Co z tym zrobić? Ano nie wiem do końca jakiego rodzaju była to powłoka. Może pomóc Foil Remover czy podobne, ale na początek spróbowałbym potraktować isopropanolem. U mnie zwulkanizowało się piórko od tabletu Wacom i zaślepki gniazd od krótkofalówki.

Zawsze przy takich sytuacjach sugeruję, by zrobić próbkę na najmniej istotnym fragmencie.
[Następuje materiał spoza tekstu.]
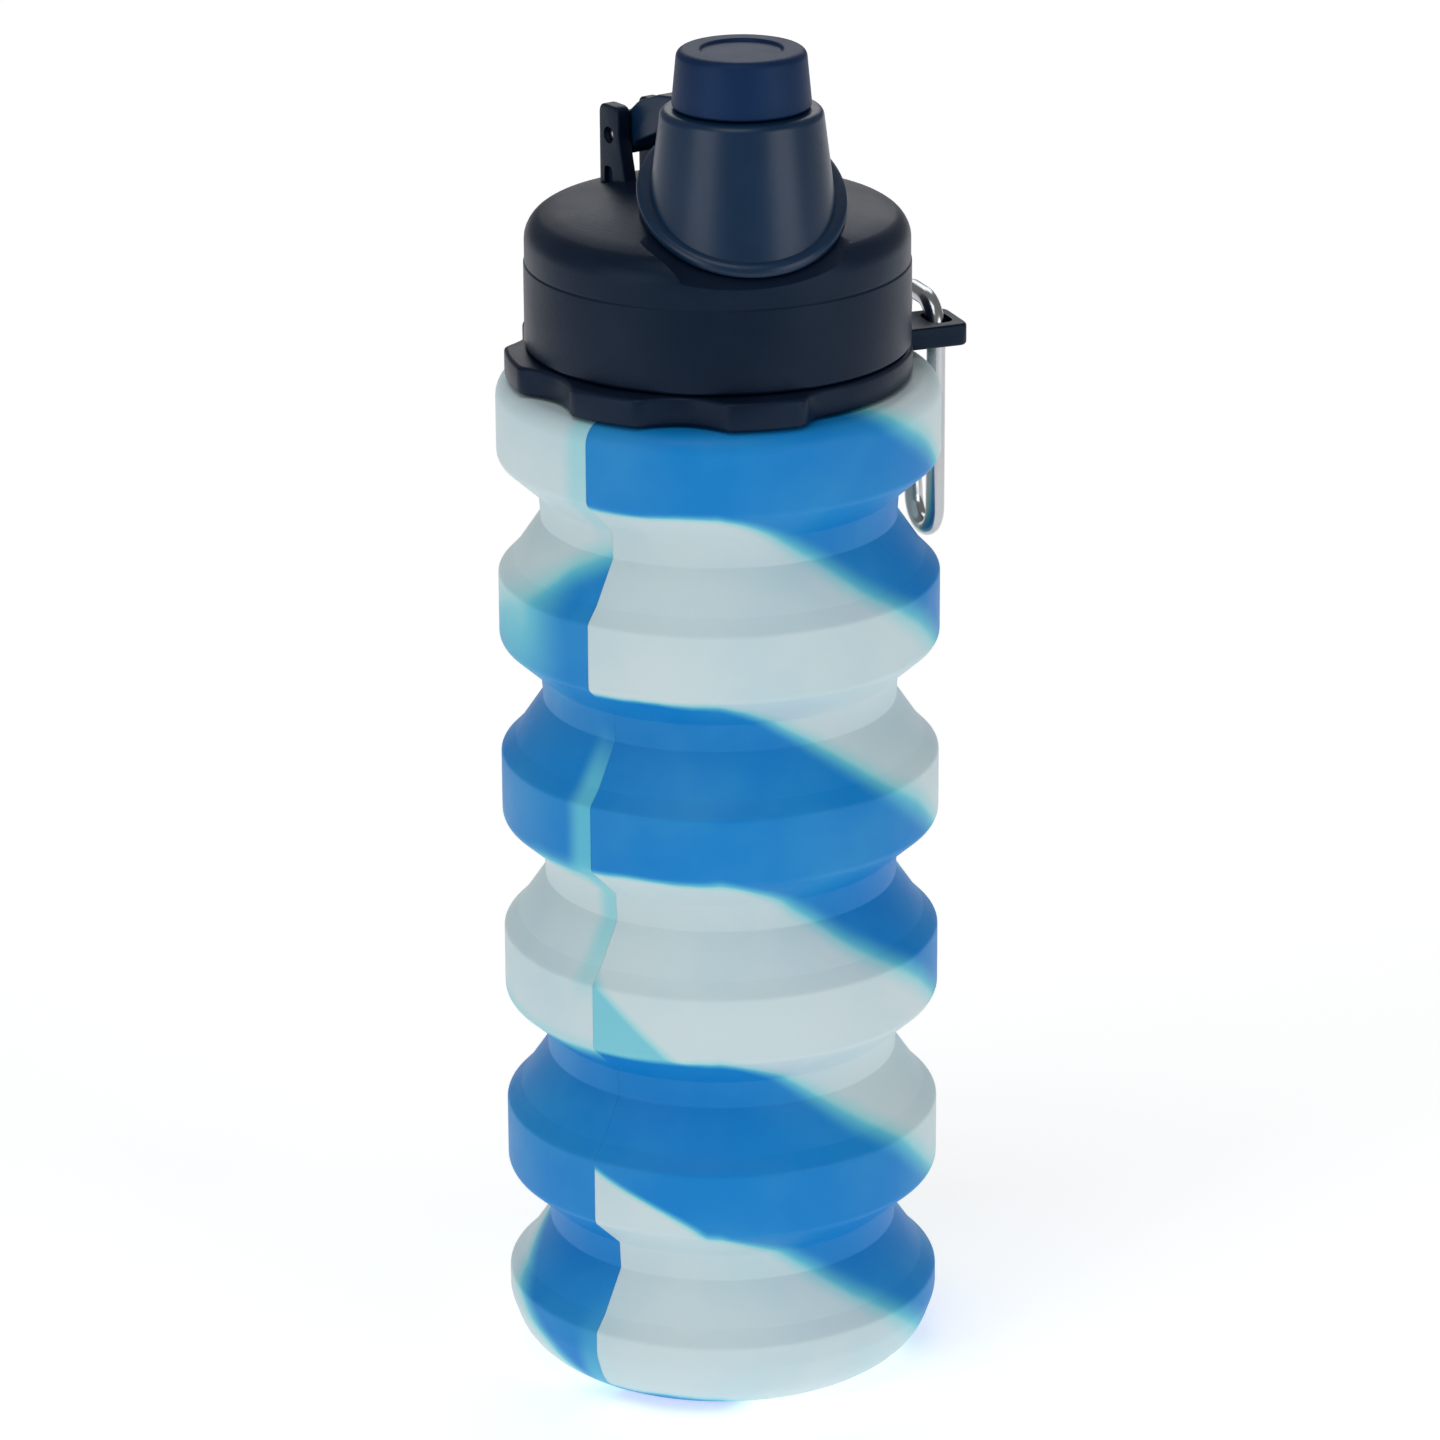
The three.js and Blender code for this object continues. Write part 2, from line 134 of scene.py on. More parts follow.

Yatzek - nadworny tester NGT ;-)
Odpowiedz
#17
Dzięki za kolejne głosy Smile Przeczytałem i dochodzę do wniosku, że mnie nie stać na zabawę w usuwanie całej tej powłoki. Owszem, nie wydam paru stówek na nowy plecak, ale z drugiej strony... poświęcę czas (+ jakiś koszt do wydania na chemię do eksperymentu), a uzyskanie pozytywnego efektu jest raczej wątpliwe. A nawet jeśli się uda tę kleistą powłokę usunąć, to w wyniku tego uzyskam plecak, który będzie potraktowany jakąś (jeszcze nieokreśloną) chemią, o nieznanym wpływie na trwałość materiału, itd. Innymi słowy: zainwestuję czas, a zwrot z tej inwestycji jest nader wątpliwy. Jest duże ryzyko, że operacja się nie powiedzie, czas stracę, a i tak będę musiał kupić nowy plecak, więc chyba po prostu muszę się pogodzić z tym, że wymieniamy dwa plecaki, a nie jeden i już. Zresztą uznać, że sprzęt się zużył po blisko 20 latach, to też nie żadna tragedia w końcu, nie? Wink

Ale jeszcze dopowiadając: tutaj na pewno nie grały roli czynniki termiczne, bo plecaki leżały po prostu na półce w szafie i to nie w żadnym nieogrzewanym garażu czy na strychu, tylko w pokoju w mieszkaniu. Chemiczne oddziaływanie (inne niż starzenie się materiału) też nie wchodzi w grę.
Odpowiedz
#18
Może po prostu spróbuj te plecaki wyprać? Wyjmij stelaż, wrzuć do pralki i powłoka w kontakcie z proszkiem może puści. Tylko żebyś pralki nie zatkał jak wszystko zejdzie na raz?
Odpowiedz
#19
Jak to kleista substancja, to raczej bym prania nie ryzykował. Efekt po praniu niewiadomy a istnieje duże prawdopodobieństwo pozatykania otworów w bębnie pralki czy filtrze, czy po prostu zabrudzenie bębna tą mazią. Wtedy dopiero byłby dramat.
Odpowiedz
#20
O pralkę bym się obawiał jednak. Jeśli pranie, to raczej ręczne w wannie, z namoczeniem wcześniej. Ale już właściwie pogodziłem się z tym, że będę musiał kupić nowy plecak, więc szkoda zachodu.